Object Interoperability

The table below lists all object types that can reference a Recording object:


Icon

Object Name

Use Case Example

Sequence

A Recording object can be referenced within a Sequence object.

Menu

A Recording object can be used within the Menu object – one menu choice offering a recording session.

If

A Recording object can be either in the THEN item or the ELSE item of an If object.

Case

A Recording object can be used in a WHEN item or the ELSE item of a Case object.

Goto

A Recording object can be referenced within a Goto object.

Hyperlink

A Recording object can be the destination of a Hyperlink object, which can be activated on demand by the caller through a specific voice or DTMF command.

Object Naming Conventions

In order to leverage the capabilities of the integrated documentation of VoiceObjects it is important to provide intuitive and self-explanatory object names and descriptions.

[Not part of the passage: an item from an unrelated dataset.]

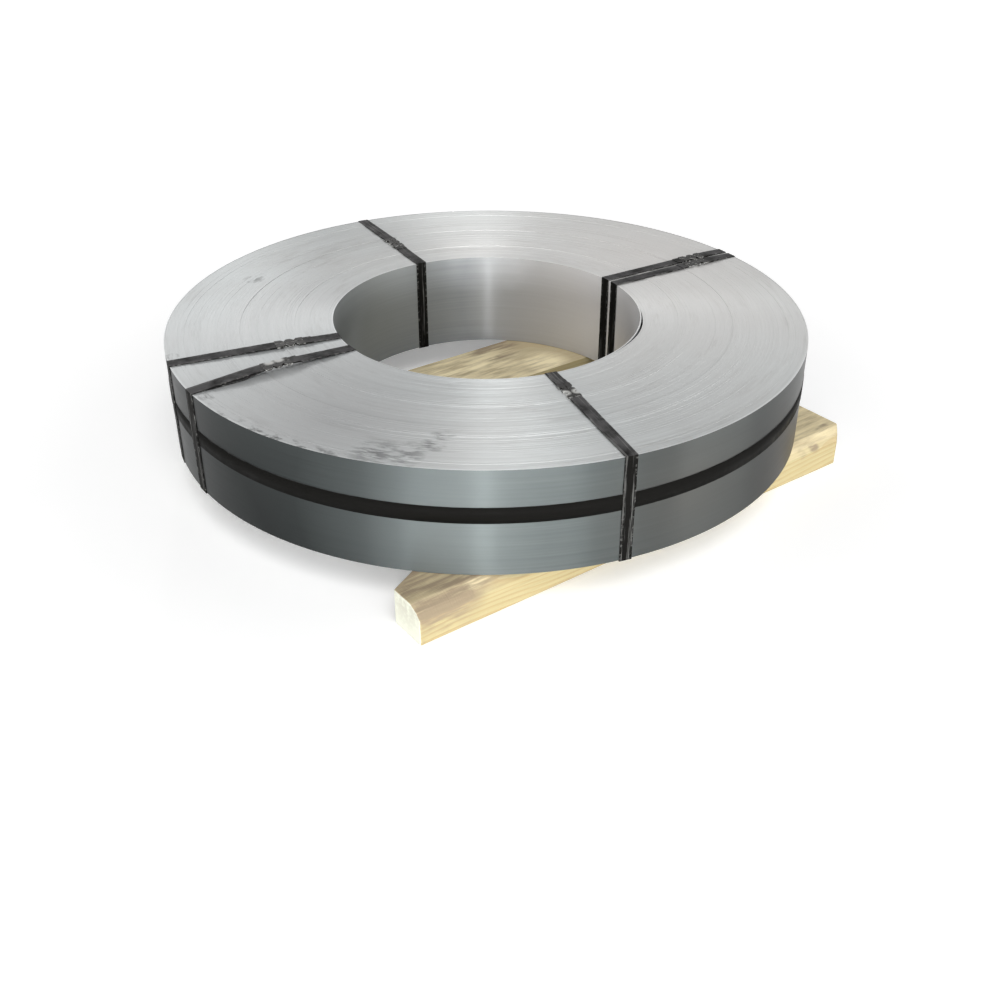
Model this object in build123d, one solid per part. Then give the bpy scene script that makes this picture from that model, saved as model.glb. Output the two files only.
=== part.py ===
from build123d import *
from math import cos, degrees, radians, sin
import os

# Coil: slit strip wound on a mandrel, lying flat with its eye upright
bore_diameter = 508.0
coil_diameter = 1045.0
strip_width = 166.0
strip_thickness = 2.0
tail_azimuth = 62.0

# End faces: bands of turns that stand a little higher or lower than the rest
top_band_count = 9
bottom_band_count = 4
end_relief = 1.4
band_phase = 2.2

# Inner turn: it stands off the pack over a short stretch of the eye
stand_off_azimuth = -53.0
stand_off_angle = 24.0
stand_off_gap = 3.5
stand_off_depth = 90.0

# Bearers: two sawn timbers under the coil, parallel to X
timber_height = 56.0
timber_width = 150.0
timber_length = 850.0
front_timber_inset = 82.5
middle_timber_inner_y = 35.0
timber_arris = 2.0
wane_width = 24.0
wane_height = 16.0
wane_knee_width = 9.0
wane_knee_height = 7.0
broken_corner_width = 86.0
broken_corner_length = 170.0
chipped_corner_width = 26.0
chipped_corner_length = 27.0

# Steel strapping
strap_thickness = 0.8
strap_clearance = 0.05
edge_clearance = 0.15
bend_radius = 0.65
flat_by_bore = 8.0
eye_strap_width = 19.0
wide_eye_strap_width = 22.0
belly_strap_width = 25.0
belly_strap_height = 96.5
strap_tail = 14.0
belly_crossing = 20.0

# Seals: sleeves of folded sheet, closed by notches on both edges
seal_wall = 0.9
seal_clearance = 0.05
seal_length = 45.0
seal_seam = 1.6
notch_width = 9.5
notch_depth = 5.2
notch_spacing = 16.0
belly_seal_azimuth = 28.0

# Eye straps: azimuth, sideways shift, width, place of the seal as a share of the way from
# the eye to the outside, and how far slack lifts the seal off the coil
pair_azimuth = -4.3
pair_gap = 6.5
pair_shift = (eye_strap_width + pair_gap) / 2
slack_lift = 5.0
eye_straps = [
    (-104.8, 5.4, eye_strap_width, 0.25, 0.0),
    (166.8, 0.0, wide_eye_strap_width, 0.30, 0.0),
    (178.6, 0.0, wide_eye_strap_width, 0.48, slack_lift),
    (82.5, 0.0, eye_strap_width, 0.44, 0.0),
    (pair_azimuth, pair_shift, eye_strap_width, 0.72, 0.0),
    (pair_azimuth, -pair_shift, eye_strap_width, 0.68, 0.0),
]

# Values that follow from the sizes above
bore_radius = bore_diameter / 2
coil_radius = coil_diameter / 2
front_timber_outer_y = front_timber_inset - coil_radius
coil_bottom = timber_height
coil_top = coil_bottom + strip_width
belly_z = coil_bottom + belly_strap_height
belly_low = belly_z - belly_strap_width / 2
belly_high = belly_z + belly_strap_width / 2
layer_pitch = strap_thickness + strap_clearance
overshoot = 5.0


def two_centre_spiral(radius, step, azimuth):
    """Outline of one turn of a spiral as two half circles, closed by a step at the azimuth."""
    along = Vector(cos(radians(azimuth)), sin(radians(azimuth)))
    side = Vector(-along.Y, along.X)
    start = along * radius
    half = along * -radius
    end = along * (radius - step)
    second_centre = along * (-step / 2)
    first = ThreePointArc(start, side * radius, half)
    second = ThreePointArc(half, second_centre - side * (radius - step / 2), end)
    return make_face([first, second, Line(end, start)])


def band_drop(index):
    """How far one band of turns lies below the highest one."""
    return end_relief * (1 + sin(band_phase * index)) / 2


def end_cutter(band_count):
    """Turned ring that cuts the bands of one end face, drawn for an end face at height 0."""
    pitch = (coil_radius - bore_radius) / band_count
    points = [(bore_radius - overshoot, overshoot)]
    for index in range(band_count):
        inner = bore_radius + index * pitch - (overshoot if index == 0 else 0)
        outer = bore_radius + (index + 1) * pitch + (overshoot if index == band_count - 1 else 0)
        points += [(inner, -band_drop(index)), (outer, -band_drop(index))]
    points.append((coil_radius + overshoot, overshoot))
    profile = Plane.XZ * make_face(Polyline(*points, close=True))
    return revolve(profile, Axis.Z)


def stand_off():
    """Crescent gap behind the inner turn, between the turn and a circle that bulges past it."""
    turn = bore_radius + strip_thickness
    crest = turn + stand_off_gap
    offset = (crest ** 2 - turn ** 2) / 2 / (crest - turn * cos(radians(stand_off_angle)))
    crescent = Pos(offset, 0) * Circle(crest - offset) - Circle(turn)
    cut = extrude(crescent, stand_off_depth + overshoot)
    return Rot(0, 0, stand_off_azimuth) * Pos(0, 0, coil_top - stand_off_depth) * cut


def make_coil():
    """Strip wound into a ring round its eye, with its turns and its outer tail."""
    outside = two_centre_spiral(coil_radius, strip_thickness, tail_azimuth)
    body = Pos(0, 0, coil_bottom) * extrude(outside - Circle(bore_radius), strip_width)
    body -= Pos(0, 0, coil_top) * end_cutter(top_band_count)
    body -= Pos(0, 0, coil_bottom) * mirror(end_cutter(bottom_band_count), Plane.XY)
    body -= stand_off()
    return body


def seal_floor(lift):
    """Height of the underside of the lower strap layer inside a seal on the top face."""
    return coil_top + lift + seal_wall + seal_clearance


def seal_distance(share):
    """Distance of a seal's middle from the axis, along its strap."""
    return bore_radius + share * (coil_radius - bore_radius)


def eye_strap_path(share, lift):
    """Centre line of a strap from its lower end, through the eye, round the coil and over itself."""
    seal_radius = seal_distance(share)
    half = strap_thickness / 2
    wall = bore_radius - overshoot
    outer = coil_radius + edge_clearance + half
    outer_over = coil_radius + 2 * strap_clearance + strap_thickness + half
    top = coil_top + edge_clearance + half
    bottom = coil_bottom - edge_clearance - half
    lower = seal_floor(lift) + half
    upper = lower + layer_pitch
    seal_half = seal_length / 2
    points = [
        (seal_radius + seal_half + strap_tail, lower),
        (seal_radius - seal_half, lower),
        (bore_radius + flat_by_bore, top),
        (wall, top),
        (wall, bottom),
        (outer, bottom),
        (outer, belly_low - belly_crossing),
        (outer_over, belly_low - strap_thickness),
        (outer_over, belly_high + strap_thickness),
        (outer, belly_high + belly_crossing),
        (outer, top),
        (seal_radius + seal_half + strap_tail + 2 * strap_thickness, upper),
        (seal_radius - seal_half - strap_tail, upper),
    ]
    return FilletPolyline(*points, radius=bend_radius)


def notch_cutter(width, height):
    """V-shaped notches on both edges of a strap that runs along X, centred on the origin."""
    cutters = []
    for place in (-notch_spacing / 2, notch_spacing / 2):
        for side in (-1, 1):
            edge = side * (width / 2 + seal_clearance + seal_wall + overshoot)
            tip = side * (width / 2 - notch_depth)
            spread = notch_width / 2 * abs(edge - tip) / (notch_depth + seal_clearance + seal_wall)
            triangle = Polyline((place, tip), (place - spread, edge), (place + spread, edge), close=True)
            cutters.append(extrude(make_face(triangle), height, both=True))
    return cutters


def bore_run(shift, width):
    """Run of a strap that lies against the curved wall of the eye."""
    outer = bore_radius - strap_clearance
    ring = Circle(outer) - Circle(outer - strap_thickness)
    window = Pos(outer, shift) * Rectangle(outer, width)
    reach = edge_clearance + strap_thickness
    return Pos(0, 0, coil_bottom - reach) * extrude(ring & window, strip_width + 2 * reach)


def make_eye_strap(azimuth, shift, width, share, lift):
    """Flat steel strap bent round the section of the coil, with the notches of its seal."""
    inner = bore_radius - strap_clearance - strap_thickness
    path = eye_strap_path(share, lift)
    band = extrude(Plane.XZ * trace(path, strap_thickness), width / 2, both=True)
    eye = Cylinder(bore_radius - strap_clearance, 4 * coil_top)
    strap = Pos(0, shift, 0) * band - eye + bore_run(shift, width)
    arcs = strap.edges().filter_by(GeomType.CIRCLE)
    rims = arcs.filter_by(lambda arc: abs(arc.radius - inner) < strap_clearance)
    strap = Rot(0, 0, azimuth) * fillet(rims, bend_radius)
    place = seal_place(azimuth, shift, share, lift)
    for cutter in notch_cutter(width, layer_pitch + strap_thickness):
        strap -= place * cutter
    return strap


def seal_sleeve(width):
    """Folded sleeve round two strap layers that run along X, with a seam along its top."""
    inner_width = width + 2 * seal_clearance
    inner_height = strap_thickness + layer_pitch + 2 * seal_clearance
    outer_width = inner_width + 2 * seal_wall
    outer_height = inner_height + 2 * seal_wall
    section = chamfer(Rectangle(outer_width, outer_height).vertices(), seal_wall / 2)
    section -= Rectangle(inner_width, inner_height)
    section -= Pos(0, outer_height / 2) * Rectangle(seal_seam, 2 * seal_wall)
    sleeve = extrude(Plane.YZ * section, seal_length / 2, both=True)
    for cutter in notch_cutter(width, outer_height):
        sleeve -= cutter
    return sleeve


def seal_place(azimuth, shift, share, lift):
    """Place of a seal on the top face: its middle, half way up the two strap layers."""
    middle = seal_floor(lift) + (strap_thickness + layer_pitch) / 2
    return Rot(0, 0, azimuth) * Pos(seal_distance(share), shift, middle)


def make_eye_seal(azimuth, shift, width, share, lift):
    """Notched seal of one eye strap."""
    return seal_place(azimuth, shift, share, lift) * seal_sleeve(width)


def belly_notches():
    """Notches of the belly seal, cut inwards through seal and strap."""
    face = Plane(origin=(coil_radius, 0, belly_z), x_dir=(0, 1, 0), z_dir=(1, 0, 0))
    place = Rot(0, 0, belly_seal_azimuth)
    return [place * (face * cutter) for cutter in notch_cutter(belly_strap_width, overshoot)]


def make_belly_strap():
    """Strap round the outside of the coil, with the notches of its seal."""
    inner = coil_radius + strap_clearance
    ring = Circle(inner + strap_thickness) - Circle(inner)
    strap = Pos(0, 0, belly_low) * extrude(ring, belly_strap_width)
    for cutter in belly_notches():
        strap -= cutter
    return strap


def make_belly_seal():
    """Notched seal of the belly strap: a channel closed over the strap's face and edges."""
    inner = coil_radius + strap_clearance
    slot = strap_thickness + seal_clearance
    outer = inner + slot + seal_wall
    half_width = belly_strap_width / 2 + seal_clearance
    section = Pos((inner + outer) / 2, 0) * Rectangle(outer - inner, 2 * (half_width + seal_wall))
    section -= Pos(inner + slot / 2, 0) * Rectangle(slot, 2 * half_width)
    angle = degrees(seal_length / inner)
    channel = revolve(Plane.XZ * section, Axis.Z, angle)
    seal = Rot(0, 0, belly_seal_azimuth - angle / 2) * Pos(0, 0, belly_z) * channel
    for cutter in belly_notches():
        seal -= cutter
    return seal


def timber(outer_y, wane):
    """Sawn timber along X, with rounded arrises and bark wane on its upper front edge if wanted."""
    inner_y = outer_y + timber_width
    points = [
        (outer_y, timber_arris),
        (outer_y + timber_arris, 0),
        (inner_y - timber_arris, 0),
        (inner_y, timber_arris),
        (inner_y, timber_height - timber_arris),
        (inner_y - timber_arris, timber_height),
    ]
    if wane:
        points.append((outer_y + wane_width, timber_height))
        points.append((outer_y + wane_knee_width, timber_height - wane_knee_height))
        points.append((outer_y, timber_height - wane_height))
    else:
        points.append((outer_y + timber_arris, timber_height))
        points.append((outer_y, timber_height - timber_arris))
    section = make_face(Polyline(*points, close=True))
    return extrude(Plane.YZ * section, timber_length / 2, both=True)


def cut_strap_beds(bearer):
    """Shallow beds that the straps under the coil press into the top of a timber."""
    depth = strap_thickness + edge_clearance + strap_clearance
    length = coil_radius - bore_radius + 2 * overshoot
    middle = (bore_radius + coil_radius) / 2
    for azimuth, shift, width, _, _ in eye_straps:
        bed = Box(length, width + 2 * strap_clearance, 2 * depth)
        bearer -= Rot(0, 0, azimuth) * Pos(middle, shift, timber_height) * bed
    return bearer


def corner_wedge(corner_x, corner_y, length, width):
    """Wedge over an upright corner; length and width run from the corner along the bearer's sides."""
    outline = Polyline(
        (corner_x - length / 10, corner_y + width * 1.1),
        (corner_x + length * 1.1, corner_y - width / 10),
        (corner_x - length / 10, corner_y - width / 10),
        close=True,
    )
    return extrude(make_face(outline), timber_height)


def make_front_timber():
    """Front bearer, with wane along its front edge, one far corner broken off and one near corner chipped."""
    end_x = timber_length / 2
    inner_y = front_timber_outer_y + timber_width
    bearer = timber(front_timber_outer_y, wane=True)
    bearer -= corner_wedge(-end_x, inner_y, broken_corner_length, -broken_corner_width)
    bearer -= corner_wedge(end_x, front_timber_outer_y, -chipped_corner_length, chipped_corner_width)
    return cut_strap_beds(bearer)


def make_middle_timber():
    """Bearer under the eye of the coil."""
    return cut_strap_beds(timber(middle_timber_inner_y, wane=False))


def save(name, shape):
    """Write one piece to its own file."""
    export_step(shape, "parts/" + name + ".step")


def main():
    os.makedirs("parts", exist_ok=True)
    save("coil", make_coil())
    save("belly_strap", make_belly_strap())
    save("belly_seal", make_belly_seal())
    for number, strap in enumerate(eye_straps, start=1):
        save(f"eye_strap_{number}", make_eye_strap(*strap))
        save(f"eye_seal_{number}", make_eye_seal(*strap))
    save("timber_front", make_front_timber())
    save("timber_middle", make_middle_timber())


main()
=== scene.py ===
import math

import bmesh
import bpy
from bpy.props import FloatProperty, FloatVectorProperty, IntProperty, PointerProperty
from mathutils import Matrix, Vector, noise


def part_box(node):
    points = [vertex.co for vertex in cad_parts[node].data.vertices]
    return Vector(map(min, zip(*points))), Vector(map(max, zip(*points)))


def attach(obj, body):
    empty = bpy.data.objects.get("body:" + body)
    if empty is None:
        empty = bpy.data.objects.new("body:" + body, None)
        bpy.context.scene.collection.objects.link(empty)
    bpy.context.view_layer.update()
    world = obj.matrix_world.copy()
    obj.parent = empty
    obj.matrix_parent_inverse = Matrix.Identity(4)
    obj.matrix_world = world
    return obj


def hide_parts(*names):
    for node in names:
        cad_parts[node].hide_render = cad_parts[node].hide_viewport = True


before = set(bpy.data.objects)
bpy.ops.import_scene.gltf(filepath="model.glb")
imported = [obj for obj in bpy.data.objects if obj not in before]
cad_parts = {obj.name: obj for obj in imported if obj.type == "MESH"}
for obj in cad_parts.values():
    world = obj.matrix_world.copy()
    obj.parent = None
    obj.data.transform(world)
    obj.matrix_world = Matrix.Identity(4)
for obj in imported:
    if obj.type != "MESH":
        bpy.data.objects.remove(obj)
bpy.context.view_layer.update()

bl_info = {
    "name": "Slit steel coil on timber",
    "version": (1, 0, 0),
    "blender": (4, 5, 0),
    "location": "3D View > Sidebar > Coil",
    "description": "Dresses a slit steel coil, its strapping and its timber bearers",
    "category": "Object",
}

COIL_LOW, COIL_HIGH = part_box("coil")
FRONT_LOW, FRONT_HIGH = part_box("timber_front")
MIDDLE_LOW, MIDDLE_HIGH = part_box("timber_middle")
HALF_HEIGHT = (COIL_LOW.z + COIL_HIGH.z) / 2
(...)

The name of the Recording object should describe what the caller is expected to do, as well as the type of recording (Audio or Video). The name may contain additional hints on the maximum recording length or other options like automatic beep tone generation or enabled DTMF termination. The short description should provide further information on how the recorded message is handled and processed, for example any conventions for the filename or the file location. The table below lists a few examples:


Name

Description

 Leave a Video Message (Beep)

Caller can leave a video mail message after the beep tone.

 Enter Subject [30s]

Subject of the appointment with a maximum length of 30 seconds. The audio file is stored with the following filename convention: [<AppointmentID>_S.wav]

 Enter Details [5min]

Details of the appointment with a maximum length of 5 minutes. The audio file is stored with the following filename convention:
[<AppointmentID>_D.wav]

 Record Dating Ad (Jingle)

Caller can record a personal dating ad after a short jingle is played back. The recording can be terminated with any DTMF keystroke.